В этом смысле не стоит переоценивать и роль князя Д. М. Голицына в качестве «отца русской демократии». В литературе о событиях 1730 г. не раз перечислялись промахи Дмитрия Михайловича: подчёркнутое презрение к духовным иерархам, нежелание поделиться властью с представителями генералитета и — главное — умолчание о «кондициях», что ставило предприятие «верховников» под угрозу обвинений в подлоге и узурпации власти.
Он, безусловно, был фигурой незаурядной, — но типичной для петровской эпохи. Как и многие его сверстники, начал службу в Преображенском полку и стал капитаном после Азовских походов. Затем последовали назначения на самые разные посты — дипломатические, военные, финансовые.[895]
Князь показал себя способным и усердным администратором[896] — но не реформатором. Возглавляемая им с 1727 г. комиссия по пересмотру налоговой системы не смогла предложить ничего, кроме сохранения петровской подушной подати с некоторым уменьшением ставки. В качестве киевского губернатора Голицын стремился урезать гетманскую власть; в качестве члена Верховного суда подписал приговор царевичу Алексею, давшему на следствии показания, что Голицын говорил ему: «Я тебе всегда верной слуга». В 1727 г. Голицын по приказу новой власти в лице Меншикова вёл следствие по делу архиепископа Феодосия, а затем Девиера и Толстого. Как и многие другие вельможи, он испытал на себе гнев Петра: в 1723 г. по делу вице-канцлера Шафирова был лишён чинов; так же прибегал к заступничеству Екатерины и по старому обычаю бил перед ней «челом» в пол. Он писал доносы на гетмана; но и на него в мае 1722 г. дворецкий его брата-фельдмаршала заявил «слово и дело» по поводу якобы имевшихся у князя «тайных царственных писем».[897] Хорошо ещё, что донос проигравшегося в карты холопа был признан неосновательным; иначе карьера министра могла закончиться задолго до 1730 г.В качестве по-петровски (то есть в процессе службы) широко образованного человека и владельца знаменитой библиотеки Голицын открывал галерею типичных для XVIII столетия вельмож. Консул К. Рондо отозвался о нём в феврале 1730 г.: «Человек необыкновенных природных дарований, развитых работой и опытом. Это человек духа деятельного, глубоко предусмотрительный, проницательный, разума основательного, превосходящий всех знанием русских законов и мужественным красноречием. Он обладает характером живым, предприимчивым; исполнен честолюбия и хитрости, замечательно умерен в привычках, но высокомерен, жесток и неумолим».[898]

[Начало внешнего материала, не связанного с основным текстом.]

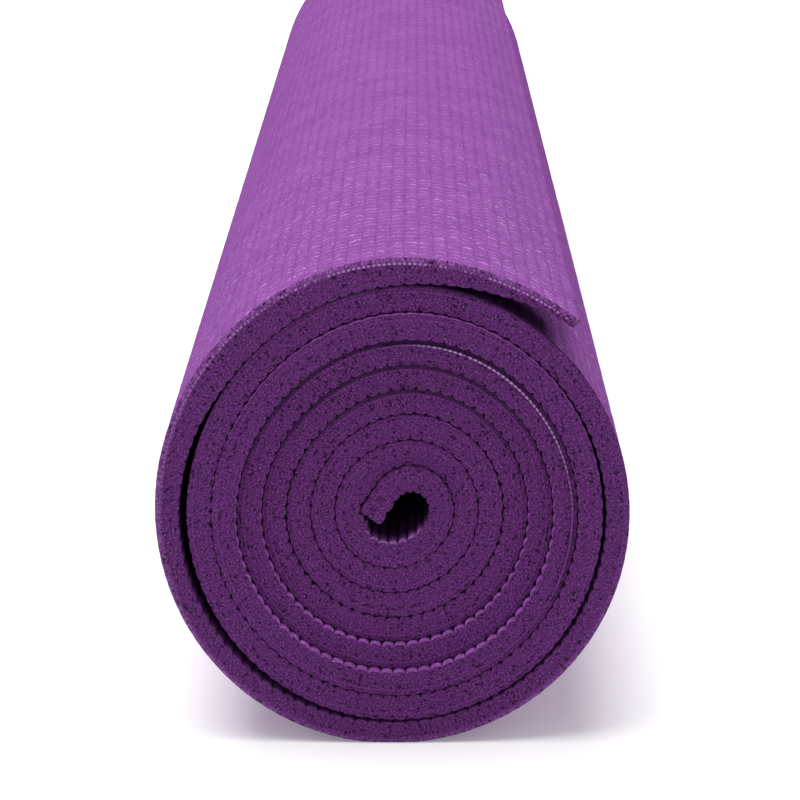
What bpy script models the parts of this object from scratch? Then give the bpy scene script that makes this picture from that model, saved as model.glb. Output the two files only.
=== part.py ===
"""A rolled exercise mat: three bonded plies wound into one spiral, with a free end that peels open."""

import math

import bmesh
import bpy
import numpy as np

# Flat mat, in metres
MAT_LENGTH = 1.727
MAT_WIDTH = 0.610

# Plies, from the outer face of the roll inwards
FACE_THICKNESS = 0.00125
SCRIM_THICKNESS = 0.00035
RIBBED_THICKNESS = 0.00314
PLY_GAP = 0.0003

# Ribs of the underside
RIB_PITCH = 0.00333
RIB_HEIGHT = 0.0006
RIB_CREST_SHARE = 0.5

# Winding; each turn in hangs lower than the turn round it by the sag
TURN_GAP = 0.00066
TURN_SAG = 0.00015
HOLLOW_RADIUS = 0.0063
CURL_RADIUS = 0.0041
CURL_ANGLE = math.radians(94)
FREE_END_ANGLE = math.radians(46.5)
HEIGHT_SHARE = 1.075

# The inner turns are oval round the straight tail
CORE_OVAL = 0.0008
CORE_OVAL_TURNS = 8
CORE_OVAL_ANGLE = math.radians(24)

# Edges of the turns
EDGE_WANDER = 0.0025
WANDER_MIDDLE_TURN = 4.3
WANDER_HALF_TURNS = 1.8

# Slack of the outer turn: height, place and half width of each bulge, in turns from the free end
END_LIFT = 0.0018
END_LIFT_TURNS = 0.09
LEFT_SLACK = 0.0016
LEFT_SLACK_TURNS = (0.425, 0.25)
RIGHT_SLACK = 0.0006
RIGHT_SLACK_TURNS = (0.83, 0.19)

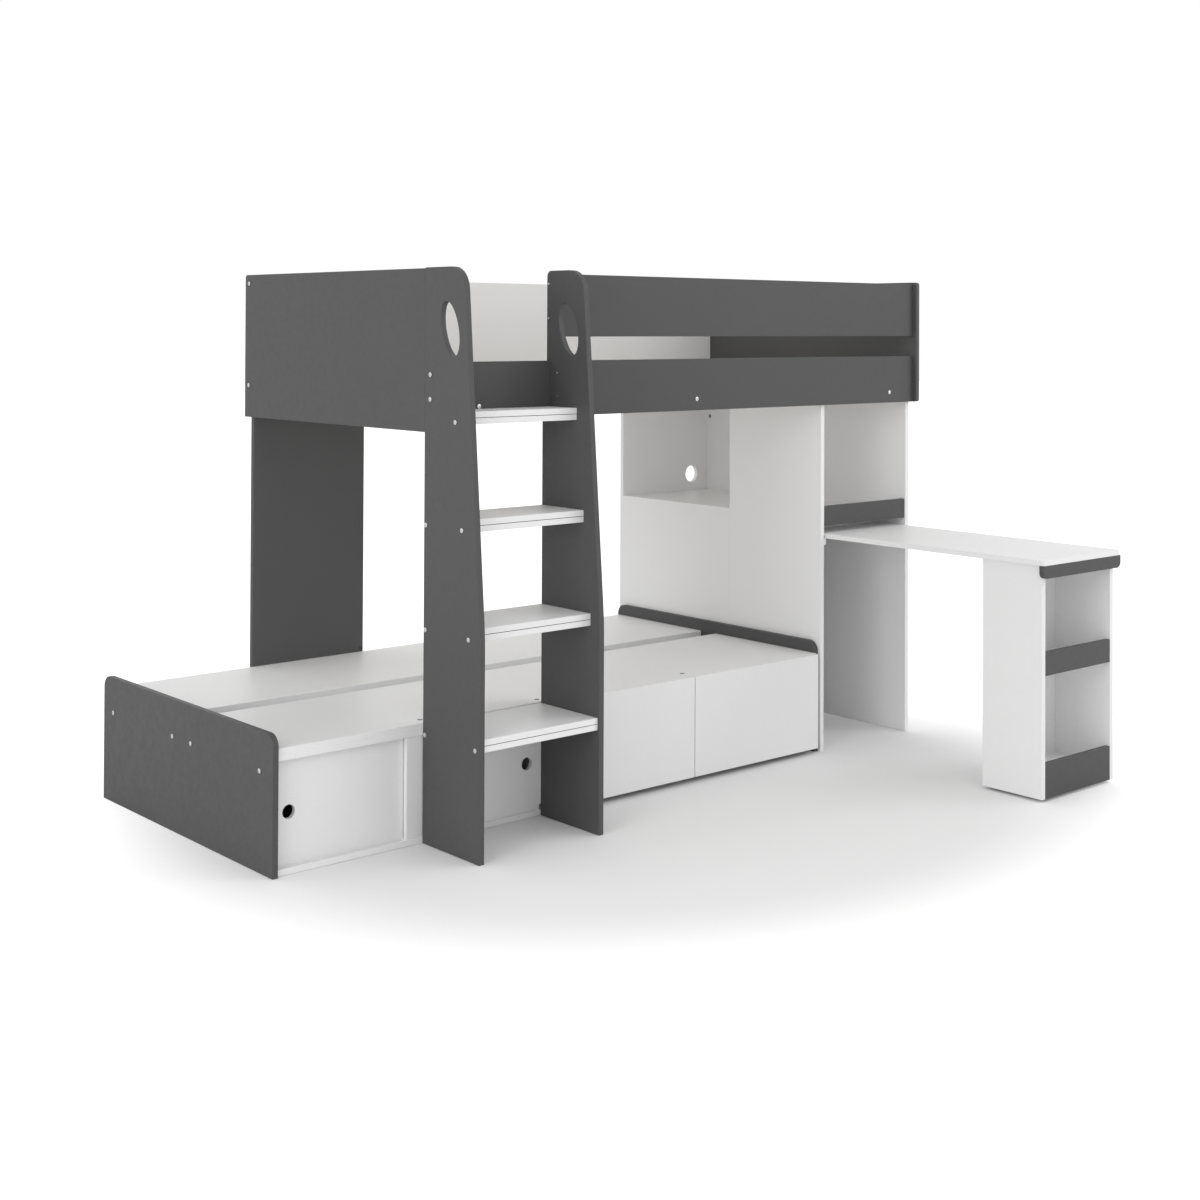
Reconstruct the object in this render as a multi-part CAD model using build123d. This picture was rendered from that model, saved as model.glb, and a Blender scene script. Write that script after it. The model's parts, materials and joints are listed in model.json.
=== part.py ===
"""Bunk bed with storage, a fixed tower and a pull-out desk.

Millimetres, +Z up, floor at Z 0. The stations below are worked out in a working frame whose
X 0 is the outer face of the upper bed's left end and whose Y grows towards the wall.
The last step moves every piece so that the origin is the middle of the footprint, on the floor.
"""
import os
from build123d import *

# Boards
board = 16.0             # end, side, rail and carcass boards
top_board = 15.0         # platform and desk tops
door_board = 12.0        # sliding doors
box_board = 12.0         # drawer sides and backs
thin_board = 6.0         # drawer bottoms
arris = 0.8              # edging rounded over along each board's faces

# Whole bed
inner_length = 1907.0    # between the upper bed's end panels
lower_inner_length = 1902.0
inner_width = 931.0      # from the upper front rail to the back panel
back_plane = 1004.0      # rear faces of the upper bed, leg board and tower
foot_reach = 440.0       # how far the lower bed stands out to the left of the upper one

# Upper bed
panel_top = 1472.0
left_panel_height = 421.0
rail_drop = 391.0        # rails' lower edge below the end panels' top
side_rail_height = 150.0
guard_rail_drop = 6.0    # its top below the end panels' top
guard_rail_height = 170.0
right_panel_lap = 15.0   # right end panel in front of the rails
panel_radius = 9.0
bearer_rise = 17.0       # above the rails' lower edge
bearer_height = 32.0
bearer_depth = 30.0
slat_count = 14
slat_width = 68.0
slat_thickness = 14.0
slat_side_gap = 44.0     # end panel to the first slat
slat_play = 0.3
leg_board_width = 388.0
leg_board_inset = 6.0    # from the left end panel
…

Это сочетание качеств делало Голицына способным начать серьёзное дело и взять на себя ответственность за него, но одновременно мешало ему стать лидером, умевшим увлечь за собой других, в особенности стоявших ниже на социальной лестнице и уступавших князю по интеллектуальному уровню: к ним надо было приспосабливаться, договариваться, сотрудничать.
Вельможное высокомерие, помноженное на сознание своего культурного и чиновного превосходства отталкивали от Голицына даже неплохо относившихся к нему людей. Иван Посошков был удручён своим опытом делового знакомства с князем: «На что добрее и разумнее господина князь Дмитрея Михайловича Голицына, а в прошлом 719 году подал я ему челобитную, чтоб мне завод построить винокурной и вотки взять на подряд, и, неведомо чево ради, велел меня за караул посадить. И я сидел целую неделю, и стало мне скушно быть, что сижу долго и за что сижу не знаю… велел я уряднику доложить о себе, и он, князь Дмитрей Михайлович, сказал: "Давно ль де он под караулом сидит?" И урядник ему сказал: "Уж де он целую неделю сидит". И тотчас велел меня выпустить. И я, кажетца, и не последней человек, и он, князь Дмитрей Михайлович, меня знает, а просидел целую неделю ни за что…»[899]
Похоже, не столько аристократические традиции, сколько дух петровских реформ — внедрение полезных новшеств вместе с отправкой всех несогласных «под караул» — затрудняли князю возможность компромисса и лавирования как в политической теории, так и на практике. Очевидно, и для других участников событий психологическая трудность восприятия иной, по сравнению с петровской, политической культуры (как в смысле преодоления собственного социального опыта, так и в смысле сознательной ломки созданной Петром Великим государственной машины) была неменьшей. Это обстоятельство умело использовали противники преобразований. Вестфалей в донесении от 12 (23) февраля отметил, что имя Петра I стало аргументом в «шляхетских» спорах, и из рядов «партии» князя Черкасского «расходятся громогласные обвинения, словесные и письменные, против Голицыных и Долгоруких за непримиримую их ненависть к памяти Петра Великого и к его несчастному потомству».[900]